As anticipated, the result indeed demonstrates a well-aligned QQ plot, closely following the diagonal line. This alignment is indicative of the correctness of our model assumption regarding the distribution of the outcome variable. In simpler terms, it suggests that our model is appropriately capturing the characteristics of the data, specifically the discrete nature of the outcomes, as dictated by the Poisson distribution.

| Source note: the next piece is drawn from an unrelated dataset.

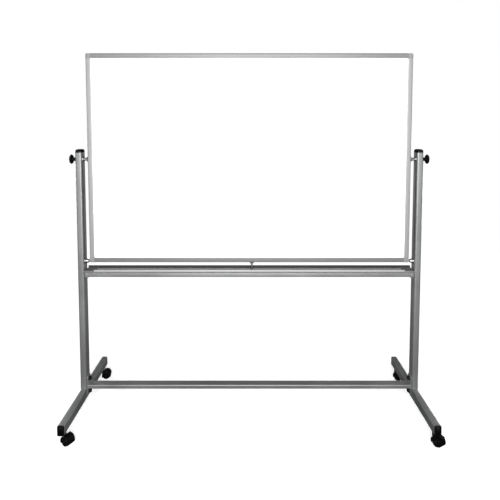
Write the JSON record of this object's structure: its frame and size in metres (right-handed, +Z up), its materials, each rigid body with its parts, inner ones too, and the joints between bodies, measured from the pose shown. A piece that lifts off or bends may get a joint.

We generate simulated data using a zero-inflated Poisson model. The probability of excess zeros is modeled using \(\mathrm{logit}(p_0) = \beta_{00} + \beta_{10}X_1\), while the Poisson component has a mean of \(\lambda = \exp(\beta_0 +\beta_1X_1 +\beta_2X_2)\). Here, \(X_1\) follows a normal distribution with mean 0 and standard deviation 1, and \(X_2\) is a binary variable with a probability of 1 set to 0.7. The parameter values are set to \(( \beta_{00} ,\beta_{10}, \beta_0, \beta_1, \beta_2) = (-2, 2, -2, 2, 1)\).
## Zero-Inflated Poisson
library(assessor)
library(pscl)
n <- 500
set.seed(1234)
# Covariates
x1 <- rnorm(n)
x2 <- rbinom(n, 1, 0.7)
# Coefficients
beta0 <- -2
beta1 <- 2
beta2 <- 1
beta00 <- -2
beta10 <- 2
# Mean of Poisson part
lambda1 <- exp(beta0 + beta1 * x1 + beta2 * x2)
# Excess zero probability
p0 <- 1 / (1 + exp(-(beta00 + beta10 * x1)))
## simulate outcomes
y0 <- rbinom(n, size = 1, prob = 1 - p0)
y1 <- rpois(n, lambda1)
y <- ifelse(y0 == 0, 0, y1)
par(mfrow=c(1,2))
## True model
modelzero1 <- zeroinfl(y ~ x1 + x2 | x1, dist = "poisson", link = "logit")
resid_quasi(modelzero1)
#> Multistart 1 of 1 |Multistart 1 of 1 |Multistart 1 of 1 |Multistart 1 of 1 /Multistart 1 of 1 |Multistart 1 of 1 |
## Zero inflation
modelzero2 <- glm(y ~ x1 + x2, family = poisson(link = "log"))
resid_quasi(modelzero2)
#> Multistart 1 of 1 |Multistart 1 of 1 |Multistart 1 of 1 |Multistart 1 of 1 /Multistart 1 of 1 |Multistart 1 of 1 |
The QQ plots shown above correspond to modelzero1
and
modelzero2
. Given that the true distribution of
y
follows a zero-inflated Poisson distribution, we expect
to see deviations from the diagonal line in the QQ plot of
modelzero2
. As anticipated, the QQ plot on the left closely
follows the diagonal line. However, in the right panel, both the left
and right tails of the QQ plot for modelzero2
deviate from
the diagonal line, indicating that the assumption of a Poisson
distribution may not be accurate.
The observed differences in the QQ plot of modelzero2
suggest that the assumption of a Poisson distribution is not
well-supported by the data. This underscores the importance of
considering alternative distributional assumptions, such as the
zero-inflated Poisson distribution, which may better capture the
characteristics of the simulated data.